The point of Joecks’ column was nonsensical and unimportant. It’s how he did it that matters. He pointed possibly disturbed readers toward imagining things that should be left unimaginable.

Sheldon is new to owning newspapers. As a novice, he might think it’s amusing to use his paper to torment business competitors or intimidate judges who rule against him or try to bully people or organizations with whom he disagrees.

But those things are a special kind of sin in our business.

Yes, newspapers have a point of view that should be expressed honestly and forthrightly in opinion columns. Certainly the Sun has a point of view that we advocate in editorials. But as a lifelong newspaper person, I assure you there are certain things you never do. You don’t encourage violence against other Americans, you don’t knowingly propagate lies, you try to help people work together for the common good.

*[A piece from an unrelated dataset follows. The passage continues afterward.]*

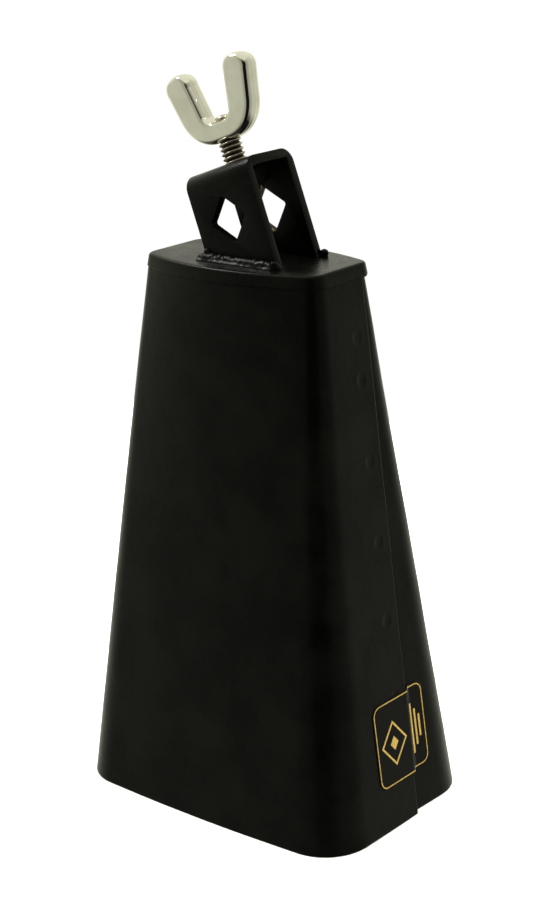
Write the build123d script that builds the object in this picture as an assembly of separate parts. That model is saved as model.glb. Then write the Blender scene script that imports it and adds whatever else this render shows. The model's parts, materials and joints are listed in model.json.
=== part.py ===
from build123d import *
from math import cos, radians, sin, tan
import os

# Mountable cowbell, millimetres. The origin is the centre of the mouth plane, +Z runs up the bell,
# +X is a narrow side, where the lap seam and the label are, and -Y is the front wide face.

# Bell body. Widths are along X, depths along Y at the ends of the wide faces; a bow is how much
# further a wide face stands out at its middle. "top" sizes are those at the sheets' upper ends.
body_height = 152.4
sheet = 1.5
mouth_width = 95.0
mouth_depth = 62.9
mouth_bow = 1.65
mouth_corner = 14.0
top_width = 59.3
top_depth = 22.3
top_bow = 6.1
top_corner = 5.2

# Lap seam: the front sheet's flange lies outside the rear sheet's, spot-welded through both. It
# splays out a little to clear it, and the rear sheet is set in by a bend just behind the seam.
seam_to_rear_mouth = 26.75
seam_to_rear_top = 3.45
lap = 12.0
flange_splay = 0.95
set_in_gap = 0.3
rear_corner_out_mouth = 0.7
rear_corner_out_top = -1.0
corner_share_of_room = 0.9
weld_to_seam = 5.0
weld_first_height = 35.5
weld_pitch = 21.8
weld_last_below_top = 18.4
weld_dimple = 3.6
weld_dimple_depth = 0.35

# Cap: a pressed lid that stands on the rims of both shells.
cap_plate = 2.0
cap_rim_wall = 2.45
cap_rim_height = 3.5
cap_overhang = 0.25
cap_edge_round = 0.9
cap_rear_corner = 3.7
cap_draft = 7.5

# Mounting bracket: a bent strap, leaning over in the XZ plane, with a square hole set on its
# corner in each leg for the holder's rod, and a tapped hole in the bridge for the wing screw.
strap_width = 22.4
strap_thickness = 2.45
strap_height = 26.1
strap_spread = 19.0
strap_bend_inside = 0.5
strap_bend_outside = 4.0
strap_lean = 19.5
strap_offset = 3.57
rod_hole_side = 9.1
rod_hole_corner = 0.8
rod_hole_height = 12.25
bead_radius = 2.2

# Wing screw, 1/4 in: its sizes are along or across its own axis.
stud_diameter = 6.35
stud_reach = 15.9
stud_clearance = 0.05
point_diameter = 4.8
point_length = 1.6
neck_diameter = 4.4
head_gap = 6.0
dome_height = 1.2
bar_height = 5.8
bar_half_length = 7.4
arm_width_root = 8.0
arm_width_tip = 8.8
arm_length = 18.2
arm_splay = 13.0
head_thickness = 5.8
head_outer_bend = 10.6
head_inner_bend = 2.8
head_tip_round = 3.9
head_edge_round = 2.0

# Label: thin vinyl on the +X side, across the step of the seam.
label_width = 24.2
label_height = 24.5
label_centre_height = 24.0
label_centre_y = 1.8
label_corner = 3.2
label_thickness = 0.15
label_ramp = 2.6

shell_top = body_height - cap_rim_height
past = 1.0


def between(mouth_value, top_value, z):
    """A size of the tapering body at height z."""
    return mouth_value + (top_value - mouth_value) * z / shell_top


def half_width(z):
    return between(mouth_width, top_width, z) / 2


def half_depth(z):
    return between(mouth_depth, top_depth, z) / 2


def seam_y(z):
    """Where the front sheet's flange ends, at height z."""
    return half_depth(z) - between(seam_to_rear_mouth, seam_to_rear_top, z)


def flange_x(y, z):
    """The outer skin of the front sheet's flange, which is one plane on each side."""
    return half_width(z) + tan(radians(flange_splay)) * (y + half_depth(z))


def rear_corner_x(z):
    return half_width(z) + between(rear_corner_out_mouth, rear_corner_out_top, z)


def rear_x(y, z):
    """The outer skin of the rear sheet from its bend behind the seam to its corner."""
    bend = seam_y(z) + set_in_gap
    start = flange_x(bend, z) - sheet
    return start + (rear_corner_x(z) - start) * (y - bend) / (half_depth(z) - bend)


def wide_face(half_span, z, inset):
    """The bowed outline of the -Y wide face at height z, from one corner to the other."""
    d = half_depth(z) - inset
    crown = d + between(mouth_bow, top_bow, z)
    return ThreePointArc((-half_span, -d), (0, -crown), (half_span, -d))


def channel_outline(z, inset, corner_x, sides, corner):
    """One sheet's outline at height z: the -Y wide face, and flanges that run along sides."""
    w = corner_x - inset
    right = [(w, inset - half_depth(z))] + [(x - inset, y) for x, y in sides]
    left = [(-x, y) for x, y in reversed(right)]
    outline = make_face([wide_face(w, z, inset), Polyline(*right, *left)])
    corners = outline.vertices().group_by(Axis.Y)[0]
    return Pos(0, 0, z) * fillet(corners, corner - inset)


def channel_shell(outline):
    """A tapering sheet channel, open at both ends and towards +Y, from its outline's function."""
    outer = [outline(z, 0, 0) for z in (0, shell_top)]
    inner = [outline(z, sheet, past) for z in (-past, shell_top + past)]
    return loft(outer, ruled=True) - loft(inner, ruled=True)


def front_outline(z, inset, longer):
    lip = seam_y(z) + longer
    corner = between(mouth_corner, top_corner, z)
    corner_x = flange_x(inset - half_depth(z), z)
    return channel_outline(z, inset, corner_x, [(flange_x(lip, z), lip)], corner)


def rear_outline(z, inset, longer):
    """Drawn the other way round, with its wide face at -Y, so each y below is the real one's minus."""
    bend, lip = seam_y(z) + set_in_gap, seam_y(z) - lap - longer
    sides = [(flange_x(y, z) - sheet, -y) for y in (bend, lip)]
    room = half_depth(z) - bend
    corner = min(between(mouth_corner, top_corner, z), corner_share_of_room * room)
    return channel_outline(z, inset, rear_corner_x(z), sides, corner)


def cap_outline(inset):
    """The closed outline of the body at the sheets' upper ends, moved inwards by inset."""
    w, d = half_width(shell_top) - inset, half_depth(shell_top) - inset
    front = wide_face(w, shell_top, inset)
    sides = [Line((w, -d), (w, d)), Line((-w, d), (-w, -d))]
    outline = make_face([front, mirror(front, about=Plane.XZ), *sides])
    outline = fillet(outline.vertices().group_by(Axis.Y)[-1], cap_rear_corner - inset)
    return fillet(outline.vertices().group_by(Axis.Y)[0], top_corner - inset)


def weld_heights():
    """Spot welds at an even pitch, then the last one close under the cap."""
    last = body_height - weld_last_below_top
    heights = []
    z = weld_first_height
    while z < last - weld_pitch / 3:
        heights.append(z)
        z += weld_pitch
    return heights + [last]


def dimples(side, depth_in, outward):
    """The electrode marks of one side's spot welds; depth_in is how deep that skin lies."""
    ball = (weld_dimple**2 / 4 + weld_dimple_depth**2) / (2 * weld_dimple_depth)
    marks = []
    for z in weld_heights():
        y = seam_y(z) - weld_to_seam
        x = flange_x(y, z) - depth_in + outward * (ball - weld_dimple_depth)
        marks.append(Pos(side * x, y, z) * Sphere(ball))
    return marks


def front_shell():
    return channel_shell(front_outline) - dimples(1, 0, 1) - dimples(-1, 0, 1)


def rear_shell():
    shell = mirror(channel_shell(rear_outline), about=Plane.XZ)
    return shell - dimples(1, 2 * sheet, -1) - dimples(-1, 2 * sheet, -1)


def top_cap():
    """A lid whose rim leans in upwards, with the rounded edge and the pocket under its plate."""
    lid = Pos(0, 0, shell_top) * extrude(cap_outline(-cap_overhang), cap_rim_height, taper=cap_draft)
    lid = fillet(lid.edges().group_by(Axis.Z)[-1], cap_edge_round)
    pocket = extrude(cap_outline(cap_rim_wall - cap_overhang), cap_rim_height - cap_plate)
    return lid - Pos(0, 0, shell_top) * pocket


# The bracket and the screw are drawn upright on the bracket's own axis, then leaned over.
bracket_place = Pos(strap_offset, 0, body_height) * Rot(0, -strap_lean, 0)
head_underside = strap_height + head_gap


def across(sketch, depth):
    """A sketch drawn in the bracket's own XZ plane, as a solid centred on y = 0."""
    return extrude(Plane.XZ * sketch, depth / 2, both=True)


def mount_bracket():
    trim = strap_width / 2 * tan(radians(strap_lean)) + past
    inside_spread = strap_spread - 2 * strap_thickness
    inside_top = strap_height - strap_thickness
    outer = Pos(0, (strap_height - trim) / 2) * Rectangle(strap_spread, strap_height + trim)
    inner = Pos(0, (inside_top - trim - past) / 2) * Rectangle(inside_spread, inside_top + trim + past)
    outer = fillet(outer.vertices().group_by(Axis.Y)[-1], strap_bend_outside)
    inner = fillet(inner.vertices().group_by(Axis.Y)[-1], strap_bend_inside)
    strap = extrude(Plane.YZ * (outer - inner), strap_width / 2, both=True)
    rod_hole = Rot(0, 0, 45) * RectangleRounded(rod_hole_side, rod_hole_side, rod_hole_corner)
    strap -= Pos(0, 0, rod_hole_height) * across(rod_hole, 2 * strap_spread)
    strap -= Pos(0, 0, strap_height) * Cylinder(stud_diameter / 2 + stud_clearance, 3 * strap_thickness)
    below_cap = Pos(0, 0, body_height - strap_height) * Box(2 * mouth_width, mouth_width, 2 * strap_height)
    return bracket_place * strap - below_cap


def bracket_weld(side):
    """The fillet bead along the outside of one leg, run past both ends of the leg."""
    run = strap_width / cos(radians(strap_lean))
    root = Pos(strap_offset, side * strap_spread / 2, body_height)
    bead = Rot(0, 90, 0) * Cylinder(bead_radius, run)
    bead += [Pos(end * run / 2, 0, 0) * Sphere(bead_radius) for end in (-1, 1)]
    quarter = Box(2 * run, bead_radius, bead_radius, align=(Align.CENTER, Align.MIN, Align.MIN))
    if side < 0:
        quarter = mirror(quarter, about=Plane.XZ)
    return root * (bead & quarter)


def standing_cylinder(diameter, bottom, top):
    upright = (Align.CENTER, Align.CENTER, Align.MIN)
    return Pos(0, 0, bottom) * Cylinder(diameter / 2, top - bottom, align=upright)


def clamp_stud():
    """The threaded shank, and the narrower neck that the head is cast on to, domed at its end."""
    shank_end = head_underside - stud_reach + point_length
    shank = standing_cylinder(stud_diameter, shank_end, head_underside)
    neck = standing_cylinder(neck_diameter, head_underside, head_underside + bar_height + dome_height)
    neck = fillet(neck.edges().group_by(Axis.Z)[-1], dome_height - 0.1)
    return bracket_place * (shank + neck)


def stud_point():
    end = head_underside - stud_reach
    point = standing_cylinder(point_diameter, end, end + point_length)
    point = chamfer(point.edges().group_by(Axis.Z)[0], point_length / 4)
    return bracket_place * point


def wing_head():
    """A bar across the stud with two broad arms that splay upwards from its ends."""
    splay = radians(arm_splay)
    middle = head_underside + bar_height / 2

    def arm_edge(along, out):
        """A point beside the right arm's centre line, which starts at the end of the bar."""
        return (
            bar_half_length + along * sin(splay) + out * cos(splay),
            middle + along * cos(splay) - out * sin(splay),
        )

    def edge_meets(height, out):
        """Where that arm's inner or outer edge crosses a level."""
        along = (height - middle + out * sin(splay)) / cos(splay)
        return arm_edge(along, out)

    root, tip = arm_width_root / 2, arm_width_tip / 2
    right = [
        edge_meets(middle - bar_height / 2, root),
        arm_edge(arm_length, tip),
        arm_edge(arm_length, -tip),
        edge_meets(middle + bar_height / 2, -root),
    ]
    left = [(-x, z) for x, z in reversed(right)]
    outline = make_face(Polyline(*right, *left, close=True))
    for (x, z), radius in zip(right, (head_outer_bend, head_tip_round, head_tip_round, head_inner_bend)):
        pair = [v for v in outline.vertices() if abs(abs(v.X) - x) < 0.01 and abs(v.Y - z) < 0.01]
        outline = fillet(pair, radius)
    head = across(outline, head_thickness)
    head = fillet(head.edges().filter_by(Axis.Y, reverse=True), head_edge_round)
    head -= Pos(0, 0, middle) * Cylinder(neck_diameter / 2, 3 * bar_height)
    return bracket_place * head


def label():
    """Two flats and a short ramp down the step, cut to a rounded rectangle."""
    front, rear = label_centre_y - label_width, label_centre_y + label_width
    sections = []
    for z in (label_centre_height - label_height, label_centre_height + label_height):
        step, foot = seam_y(z), seam_y(z) + label_ramp
        skin = [(flange_x(y, z), y) for y in (front, step)] + [(rear_x(y, z), y) for y in (foot, rear)]
        face = [(x + label_thickness, y) for x, y in reversed(skin)]
        sections.append(Pos(0, 0, z) * make_face(Polyline(*skin, *face, close=True)))
    cut = Pos(half_width(label_centre_height), label_centre_y, label_centre_height) * extrude(
        Plane.YZ * RectangleRounded(label_width, label_height, label_corner), mouth_width / 4, both=True
    )
    return loft(sections, ruled=True) & cut


pieces = {
    "front_shell": front_shell(),
    "rear_shell": rear_shell(),
    "top_cap": top_cap(),
    "mount_bracket": mount_bracket(),
    "bracket_weld_front": bracket_weld(-1),
    "bracket_weld_rear": bracket_weld(1),
    "clamp_stud": clamp_stud(),
    "stud_point": stud_point(),
    "wing_head": wing_head(),
    "label": label(),
}

os.makedirs("parts", exist_ok=True)
for name, shape in pieces.items():
    export_step(shape, f"parts/{name}.step")
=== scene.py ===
import json
from math import atan2, cos, hypot, pi, radians, sin, sqrt, tan

import bmesh
import bpy
from mathutils import Matrix, Vector


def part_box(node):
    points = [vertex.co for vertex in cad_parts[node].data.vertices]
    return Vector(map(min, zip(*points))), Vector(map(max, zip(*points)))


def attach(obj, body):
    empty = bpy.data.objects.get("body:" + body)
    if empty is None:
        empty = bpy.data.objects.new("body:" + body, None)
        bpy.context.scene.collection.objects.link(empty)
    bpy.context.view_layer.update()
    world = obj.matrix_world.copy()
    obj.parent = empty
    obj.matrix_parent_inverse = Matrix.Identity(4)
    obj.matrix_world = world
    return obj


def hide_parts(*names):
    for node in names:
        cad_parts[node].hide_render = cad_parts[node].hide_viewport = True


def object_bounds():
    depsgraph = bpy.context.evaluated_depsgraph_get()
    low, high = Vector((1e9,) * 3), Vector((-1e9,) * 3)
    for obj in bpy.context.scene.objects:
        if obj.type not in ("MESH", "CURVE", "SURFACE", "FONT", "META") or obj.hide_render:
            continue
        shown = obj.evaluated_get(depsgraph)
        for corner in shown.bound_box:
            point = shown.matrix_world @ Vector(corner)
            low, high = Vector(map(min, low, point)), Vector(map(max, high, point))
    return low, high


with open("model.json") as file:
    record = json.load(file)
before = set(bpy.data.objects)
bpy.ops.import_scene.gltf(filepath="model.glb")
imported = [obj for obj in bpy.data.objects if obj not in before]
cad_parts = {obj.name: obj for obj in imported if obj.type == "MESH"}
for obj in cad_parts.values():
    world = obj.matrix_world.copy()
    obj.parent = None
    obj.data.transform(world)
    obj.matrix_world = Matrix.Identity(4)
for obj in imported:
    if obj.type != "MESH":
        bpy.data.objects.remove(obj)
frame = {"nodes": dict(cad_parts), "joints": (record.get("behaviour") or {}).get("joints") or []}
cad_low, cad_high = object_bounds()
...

Sheldon has a lot to learn about newspapers and the responsibilities they entail.

Just last week, the nationally respected Columbia Journalism Review ( published a breathtaking account of rampant sexual harassment at the highest levels of the Review-Journal. It spoke of a culture at the R-J where women were victimized by a number of executives and seemingly where no one stood up and assumed accountability. The article describes revolting behavior at the top of the R-J, but it’s worth the time to read it —

If Sheldon is running a newspaper where women are not safe, he should clean house. If his columnists are willing to endanger people with whom they disagree, he should clean house.

There are decent people who work at the R-J, and they deserve worthy leadership.

There is a sacred trust enshrined in publishing newspapers. We who run them must strive to be our best selves and not give in to our own worst instincts to abuse our power or look the other way when our staff does something improper. All newspaper publishers should take personal responsibility for what our staffs do and remedy wrongs they might commit.

So, please Mr. Adelson, I know you are capable of acting responsibly. You wanted a newspaper, and now you’ve got one. Act like you deserve to own it.